Your objective => Reproduce each line exactly. Skip none.

Data block =>
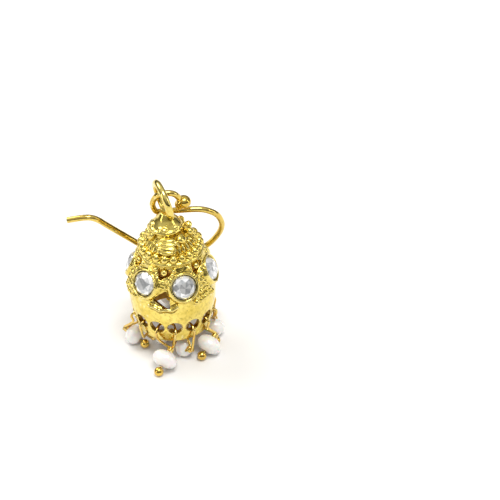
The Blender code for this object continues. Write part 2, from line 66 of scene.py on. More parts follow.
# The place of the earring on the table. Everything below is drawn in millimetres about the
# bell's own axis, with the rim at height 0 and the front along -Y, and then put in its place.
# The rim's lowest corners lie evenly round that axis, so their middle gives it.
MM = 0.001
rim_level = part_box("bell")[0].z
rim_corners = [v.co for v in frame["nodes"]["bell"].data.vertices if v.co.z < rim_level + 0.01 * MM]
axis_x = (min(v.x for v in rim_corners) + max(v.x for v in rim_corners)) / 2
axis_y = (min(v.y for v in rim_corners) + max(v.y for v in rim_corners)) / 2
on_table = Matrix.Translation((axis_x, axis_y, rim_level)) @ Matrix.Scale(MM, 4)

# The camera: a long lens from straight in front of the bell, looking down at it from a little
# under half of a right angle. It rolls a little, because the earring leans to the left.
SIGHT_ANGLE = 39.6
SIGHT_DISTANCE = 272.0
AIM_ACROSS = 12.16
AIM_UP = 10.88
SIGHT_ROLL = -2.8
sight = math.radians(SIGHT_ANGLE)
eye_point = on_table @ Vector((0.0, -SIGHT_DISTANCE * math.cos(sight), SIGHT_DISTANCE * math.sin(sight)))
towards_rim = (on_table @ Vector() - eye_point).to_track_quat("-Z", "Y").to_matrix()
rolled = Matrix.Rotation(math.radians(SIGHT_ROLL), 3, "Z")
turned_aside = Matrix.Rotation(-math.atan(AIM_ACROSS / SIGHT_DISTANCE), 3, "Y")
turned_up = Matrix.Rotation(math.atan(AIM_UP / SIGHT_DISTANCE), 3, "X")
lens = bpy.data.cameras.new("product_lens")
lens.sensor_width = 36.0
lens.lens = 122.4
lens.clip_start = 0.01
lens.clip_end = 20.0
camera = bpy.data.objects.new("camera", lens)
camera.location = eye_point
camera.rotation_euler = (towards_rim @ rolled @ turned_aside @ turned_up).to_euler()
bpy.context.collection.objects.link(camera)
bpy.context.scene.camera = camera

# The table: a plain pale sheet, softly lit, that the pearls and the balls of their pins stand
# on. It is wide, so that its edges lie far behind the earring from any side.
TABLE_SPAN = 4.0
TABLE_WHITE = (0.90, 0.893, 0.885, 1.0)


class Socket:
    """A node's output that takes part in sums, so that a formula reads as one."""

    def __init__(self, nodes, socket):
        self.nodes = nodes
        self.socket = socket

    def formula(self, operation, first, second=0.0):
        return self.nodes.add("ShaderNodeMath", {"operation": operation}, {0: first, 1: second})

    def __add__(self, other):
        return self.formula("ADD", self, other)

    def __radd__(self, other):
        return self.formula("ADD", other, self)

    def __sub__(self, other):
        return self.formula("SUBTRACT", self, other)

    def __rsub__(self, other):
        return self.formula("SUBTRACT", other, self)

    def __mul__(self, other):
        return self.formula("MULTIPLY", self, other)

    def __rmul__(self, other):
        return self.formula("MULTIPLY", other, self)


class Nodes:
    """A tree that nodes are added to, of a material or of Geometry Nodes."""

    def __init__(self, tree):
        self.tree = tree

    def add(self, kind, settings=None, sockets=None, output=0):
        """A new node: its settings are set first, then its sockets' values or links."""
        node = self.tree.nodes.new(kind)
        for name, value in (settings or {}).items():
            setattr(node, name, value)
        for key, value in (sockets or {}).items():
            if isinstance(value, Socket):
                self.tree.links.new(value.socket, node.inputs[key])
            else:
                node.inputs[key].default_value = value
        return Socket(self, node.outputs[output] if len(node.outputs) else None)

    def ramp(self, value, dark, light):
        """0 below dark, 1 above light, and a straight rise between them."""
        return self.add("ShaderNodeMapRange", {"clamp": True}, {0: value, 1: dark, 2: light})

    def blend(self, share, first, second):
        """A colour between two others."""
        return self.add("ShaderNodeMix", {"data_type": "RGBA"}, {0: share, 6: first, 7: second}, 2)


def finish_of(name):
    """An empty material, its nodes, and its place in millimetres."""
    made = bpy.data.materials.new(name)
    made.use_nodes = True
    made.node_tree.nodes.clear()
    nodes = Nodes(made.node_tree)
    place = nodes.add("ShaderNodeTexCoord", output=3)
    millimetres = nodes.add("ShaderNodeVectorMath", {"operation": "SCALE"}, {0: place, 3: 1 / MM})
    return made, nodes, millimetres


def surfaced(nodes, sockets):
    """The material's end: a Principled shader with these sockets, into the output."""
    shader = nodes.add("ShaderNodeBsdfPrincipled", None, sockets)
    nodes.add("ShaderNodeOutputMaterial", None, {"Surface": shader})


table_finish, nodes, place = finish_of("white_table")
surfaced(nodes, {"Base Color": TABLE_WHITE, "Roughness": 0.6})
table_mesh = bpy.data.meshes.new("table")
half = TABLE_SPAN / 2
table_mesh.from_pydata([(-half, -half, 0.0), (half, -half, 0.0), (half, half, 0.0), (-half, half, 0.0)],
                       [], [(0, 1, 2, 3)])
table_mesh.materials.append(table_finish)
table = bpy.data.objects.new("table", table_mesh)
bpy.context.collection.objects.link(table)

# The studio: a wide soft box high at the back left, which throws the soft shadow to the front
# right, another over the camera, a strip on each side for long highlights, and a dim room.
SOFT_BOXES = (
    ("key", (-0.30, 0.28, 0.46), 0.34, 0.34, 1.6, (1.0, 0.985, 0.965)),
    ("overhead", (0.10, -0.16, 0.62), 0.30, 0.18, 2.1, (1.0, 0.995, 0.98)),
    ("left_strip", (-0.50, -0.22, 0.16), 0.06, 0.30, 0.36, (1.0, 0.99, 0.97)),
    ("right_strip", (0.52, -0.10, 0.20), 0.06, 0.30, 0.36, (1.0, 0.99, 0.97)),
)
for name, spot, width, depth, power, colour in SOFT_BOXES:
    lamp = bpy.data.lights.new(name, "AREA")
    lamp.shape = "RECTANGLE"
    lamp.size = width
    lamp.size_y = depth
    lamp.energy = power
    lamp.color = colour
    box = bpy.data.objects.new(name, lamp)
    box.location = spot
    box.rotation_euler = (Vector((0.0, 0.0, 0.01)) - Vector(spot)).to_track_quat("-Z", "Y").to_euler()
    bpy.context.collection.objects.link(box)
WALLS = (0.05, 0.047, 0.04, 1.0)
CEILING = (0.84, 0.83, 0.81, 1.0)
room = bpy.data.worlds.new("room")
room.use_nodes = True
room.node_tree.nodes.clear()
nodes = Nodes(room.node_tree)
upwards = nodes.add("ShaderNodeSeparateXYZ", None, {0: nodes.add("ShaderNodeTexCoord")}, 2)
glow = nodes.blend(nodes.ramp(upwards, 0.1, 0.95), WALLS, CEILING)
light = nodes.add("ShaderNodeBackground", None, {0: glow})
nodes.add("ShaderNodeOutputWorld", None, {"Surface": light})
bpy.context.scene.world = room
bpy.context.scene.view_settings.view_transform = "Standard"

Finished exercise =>
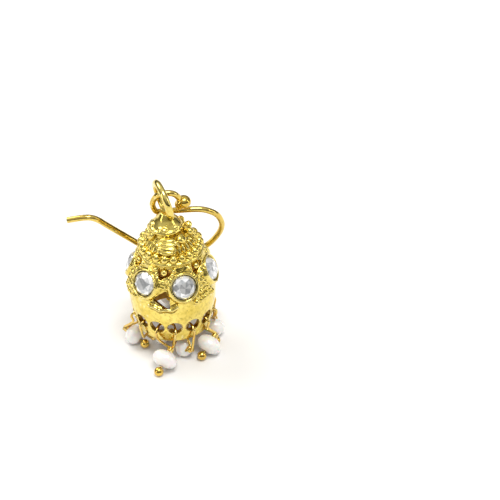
The Blender code for this object continues. Write part 2, from line 66 of scene.py on. More parts follow.
# The place of the earring on the table. Everything below is drawn in millimetres about the
# bell's own axis, with the rim at height 0 and the front along -Y, and then put in its place.
# The rim's lowest corners lie evenly round that axis, so their middle gives it.
MM = 0.001
rim_level = part_box("bell")[0].z
rim_corners = [v.co for v in frame["nodes"]["bell"].data.vertices if v.co.z < rim_level + 0.01 * MM]
axis_x = (min(v.x for v in rim_corners) + max(v.x for v in rim_corners)) / 2
axis_y = (min(v.y for v in rim_corners) + max(v.y for v in rim_corners)) / 2
on_table = Matrix.Translation((axis_x, axis_y, rim_level)) @ Matrix.Scale(MM, 4)

# The camera: a long lens from straight in front of the bell, looking down at it from a little
# under half of a right angle. It rolls a little, because the earring leans to the left.
SIGHT_ANGLE = 39.6
SIGHT_DISTANCE = 272.0
AIM_ACROSS = 12.16
AIM_UP = 10.88
SIGHT_ROLL = -2.8
sight = math.radians(SIGHT_ANGLE)
eye_point = on_table @ Vector((0.0, -SIGHT_DISTANCE * math.cos(sight), SIGHT_DISTANCE * math.sin(sight)))
towards_rim = (on_table @ Vector() - eye_point).to_track_quat("-Z", "Y").to_matrix()
rolled = Matrix.Rotation(math.radians(SIGHT_ROLL), 3, "Z")
turned_aside = Matrix.Rotation(-math.atan(AIM_ACROSS / SIGHT_DISTANCE), 3, "Y")
turned_up = Matrix.Rotation(math.atan(AIM_UP / SIGHT_DISTANCE), 3, "X")
lens = bpy.data.cameras.new("product_lens")
lens.sensor_width = 36.0
lens.lens = 122.4
lens.clip_start = 0.01
lens.clip_end = 20.0
camera = bpy.data.objects.new("camera", lens)
camera.location = eye_point
camera.rotation_euler = (towards_rim @ rolled @ turned_aside @ turned_up).to_euler()
bpy.context.collection.objects.link(camera)
bpy.context.scene.camera = camera

# The table: a plain pale sheet, softly lit, that the pearls and the balls of their pins stand
# on. It is wide, so that its edges lie far behind the earring from any side.
TABLE_SPAN = 4.0
TABLE_WHITE = (0.90, 0.893, 0.885, 1.0)


class Socket:
    """A node's output that takes part in sums, so that a formula reads as one."""

    def __init__(self, nodes, socket):
        self.nodes = nodes
        self.socket = socket

    def formula(self, operation, first, second=0.0):
        return self.nodes.add("ShaderNodeMath", {"operation": operation}, {0: first, 1: second})

    def __add__(self, other):
        return self.formula("ADD", self, other)

    def __radd__(self, other):
        return self.formula("ADD", other, self)

    def __sub__(self, other):
        return self.formula("SUBTRACT", self, other)

    def __rsub__(self, other):
        return self.formula("SUBTRACT", other, self)

    def __mul__(self, other):
        return self.formula("MULTIPLY", self, other)

    def __rmul__(self, other):
        return self.formula("MULTIPLY", other, self)


class Nodes:
    """A tree that nodes are added to, of a material or of Geometry Nodes."""

    def __init__(self, tree):
        self.tree = tree

    def add(self, kind, settings=None, sockets=None, output=0):
        """A new node: its settings are set first, then its sockets' values or links."""
        node = self.tree.nodes.new(kind)
        for name, value in (settings or {}).items():
            setattr(node, name, value)
        for key, value in (sockets or {}).items():
            if isinstance(value, Socket):
                self.tree.links.new(value.socket, node.inputs[key])
            else:
                node.inputs[key].default_value = value
        return Socket(self, node.outputs[output] if len(node.outputs) else None)

    def ramp(self, value, dark, light):
        """0 below dark, 1 above light, and a straight rise between them."""
        return self.add("ShaderNodeMapRange", {"clamp": True}, {0: value, 1: dark, 2: light})

    def blend(self, share, first, second):
        """A colour between two others."""
        return self.add("ShaderNodeMix", {"data_type": "RGBA"}, {0: share, 6: first, 7: second}, 2)


def finish_of(name):
    """An empty material, its nodes, and its place in millimetres."""
    made = bpy.data.materials.new(name)
    made.use_nodes = True
    made.node_tree.nodes.clear()
    nodes = Nodes(made.node_tree)
    place = nodes.add("ShaderNodeTexCoord", output=3)
    millimetres = nodes.add("ShaderNodeVectorMath", {"operation": "SCALE"}, {0: place, 3: 1 / MM})
    return made, nodes, millimetres


def surfaced(nodes, sockets):
    """The material's end: a Principled shader with these sockets, into the output."""
    shader = nodes.add("ShaderNodeBsdfPrincipled", None, sockets)
    nodes.add("ShaderNodeOutputMaterial", None, {"Surface": shader})


table_finish, nodes, place = finish_of("white_table")
surfaced(nodes, {"Base Color": TABLE_WHITE, "Roughness": 0.6})
table_mesh = bpy.data.meshes.new("table")
half = TABLE_SPAN / 2
table_mesh.from_pydata([(-half, -half, 0.0), (half, -half, 0.0), (half, half, 0.0), (-half, half, 0.0)],
                       [], [(0, 1, 2, 3)])
table_mesh.materials.append(table_finish)
table = bpy.data.objects.new("table", table_mesh)
bpy.context.collection.objects.link(table)

# The studio: a wide soft box high at the back left, which throws the soft shadow to the front
# right, another over the camera, a strip on each side for long highlights, and a dim room.
SOFT_BOXES = (
    ("key", (-0.30, 0.28, 0.46), 0.34, 0.34, 1.6, (1.0, 0.985, 0.965)),
    ("overhead", (0.10, -0.16, 0.62), 0.30, 0.18, 2.1, (1.0, 0.995, 0.98)),
    ("left_strip", (-0.50, -0.22, 0.16), 0.06, 0.30, 0.36, (1.0, 0.99, 0.97)),
    ("right_strip", (0.52, -0.10, 0.20), 0.06, 0.30, 0.36, (1.0, 0.99, 0.97)),
)
for name, spot, width, depth, power, colour in SOFT_BOXES:
    lamp = bpy.data.lights.new(name, "AREA")
    lamp.shape = "RECTANGLE"
    lamp.size = width
    lamp.size_y = depth
    lamp.energy = power
    lamp.color = colour
    box = bpy.data.objects.new(name, lamp)
    box.location = spot
    box.rotation_euler = (Vector((0.0, 0.0, 0.01)) - Vector(spot)).to_track_quat("-Z", "Y").to_euler()
    bpy.context.collection.objects.link(box)
WALLS = (0.05, 0.047, 0.04, 1.0)
CEILING = (0.84, 0.83, 0.81, 1.0)
room = bpy.data.worlds.new("room")
room.use_nodes = True
room.node_tree.nodes.clear()
nodes = Nodes(room.node_tree)
upwards = nodes.add("ShaderNodeSeparateXYZ", None, {0: nodes.add("ShaderNodeTexCoord")}, 2)
glow = nodes.blend(nodes.ramp(upwards, 0.1, 0.95), WALLS, CEILING)
light = nodes.add("ShaderNodeBackground", None, {0: glow})
nodes.add("ShaderNodeOutputWorld", None, {"Surface": light})
bpy.context.scene.world = room
bpy.context.scene.view_settings.view_transform = "Standard"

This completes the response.